Por Rafael Bevilaqua, em sua página pessoal.
Desculpem meu ceticismo quando ouço algum de vocês falar “torçam para o novo governo” ou “torçam para o Brasil”. Não estavam em disputa projetos de “bem comum” para o país: o presidente eleito quer o bem dos seus pares.
O projeto dele não me inclui (ele quer a oposição atrás das grades, na ponta da praia ou no exílio e acabar com todas as formas de “ativismo”). Não inclui minhas amigas mulheres, minha mãe e qualquer outra que considere merecer igualdade em direitos e salários. Não inclui os meus amigos e parentes negros que preferem Universidades a prisões. Não inclui os meus amigos e parentes gays que querem simplesmente existir em paz. Não inclui indígenas, não inclui agricultores rurais sem terra, não inclui os sem-teto.
Acima de tudo, o projeto de Bolsonaro não inclui gente que trabalha e depende de trabalho para sobreviver. Gente que precisa do salário no fim do mês, que precisa da Previdência, de aposentadoria. E mais: não inclui as pessoas que sequer conseguem trabalhar pois estão à margem da sociedade.
Não consigo achar consolo na identificação de culpados: a arrogância do PT, o “traidor” Ciro, os “infiltrados” pós-modernos, os votos nulos, a minha tia que compartilhava fake news no Whatsapp, etc. Não vejo no que esse tipo de caça às bruxas, que gera uma divisão autofágica, vai ser útil neste momento.

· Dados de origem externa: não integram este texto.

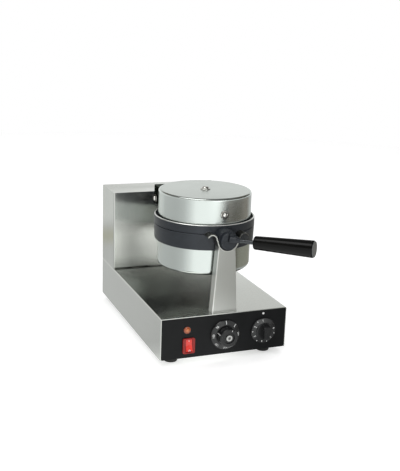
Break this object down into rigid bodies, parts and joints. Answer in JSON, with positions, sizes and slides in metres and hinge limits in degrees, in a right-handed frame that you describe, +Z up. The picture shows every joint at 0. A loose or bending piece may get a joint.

Não vejo graça nas brincadeiras, às vezes inocentes, de quem me manda “chorar”: minha mãe chorou, minha companheira chorou, amigos meus que querem viver, não apenas sobreviver, choraram. Eu estou em choque.
Política não é futebol, o “choro” deles pela derrota não é futilidade. É o desespero de pessoas que, como meus pais, viveram sob uma ditadura militar e conviveram ou sofreram com a tortura e o desaparecimento de amigos/companheiros. A tortura real, cruel, não as relativizações e comparações grosseiras. É um choro de dor pelas feridas que ainda não cicatrizaram e agora serão ainda mais aprofundadas.
Aliás, qualquer brincadeira nesse momento me parece cruel ou infantil.
Vi alguém dizendo que vai esfregar na cara dos seus adversários cada ano que não houver mortes ou tortura. Não precisa. Eu vou comemorar junto com você, estarei feliz, mas creio que seja impossível. Tortura e homicídio de gente pobre e trabalhadora já existem hoje sem um apologista na presidência da República, só espero que ele não consiga piorar a situação.
Aliás, o melhor que posso esperar de Bolsonaro para os próximos anos é justamente isso: NADA. Isso mesmo: NADA. Espero que ele não consiga realizar NADA do que prometeu. Aliás, muitos de vocês me disseram que ele não iria conseguir fazer os absurdos que dizia, que era tudo para “chamar a atenção” e que este seria o preço para supostamente “acabar com a corrupção”. Espero que essa aposta insensata esteja correta.
Quero que o novo chefe do Executivo seja incompetente como foi nos seus 28 anos de parlamentar e isso é o melhor que posso esperar dele.
Ainda assim, só isso já vai ser uma tragédia para quem jogou todas as fichas na esperança de que o salvador da pátria estava chegando.
Mas não temam, esse é só um pedido de desculpas pela minha desesperança, não uma declaração de ressentimento ou promessa de vendeta.
Quando chegar o momento em que novamente precisemos dar as mãos, se for de sua vontade, eu aqui, que pretendo resistir, não guardarei um “eu avisei” para retribuir minha tristeza: estarei com a mão estendida e os braços abertos para de novo o acolher como igual.
Para existir e resistir é importante estarmos juntos e cada braço fará falta: o do que sempre lutou, o do que luta quando necessário, o do aliado de última hora, também o daquele que fraquejou em algum momento e, por último, mas não menos importante, o dos nossos irmãos arrependidos.
O sol há de brilhar mais uma vez.
Raphael Bevilaqua é Procurador da República em Rondônia (MPF) e integrante do Transforma MP. Bacharel em Direito e mestrando em Teoria e Filosofia do Direito pela UERJ.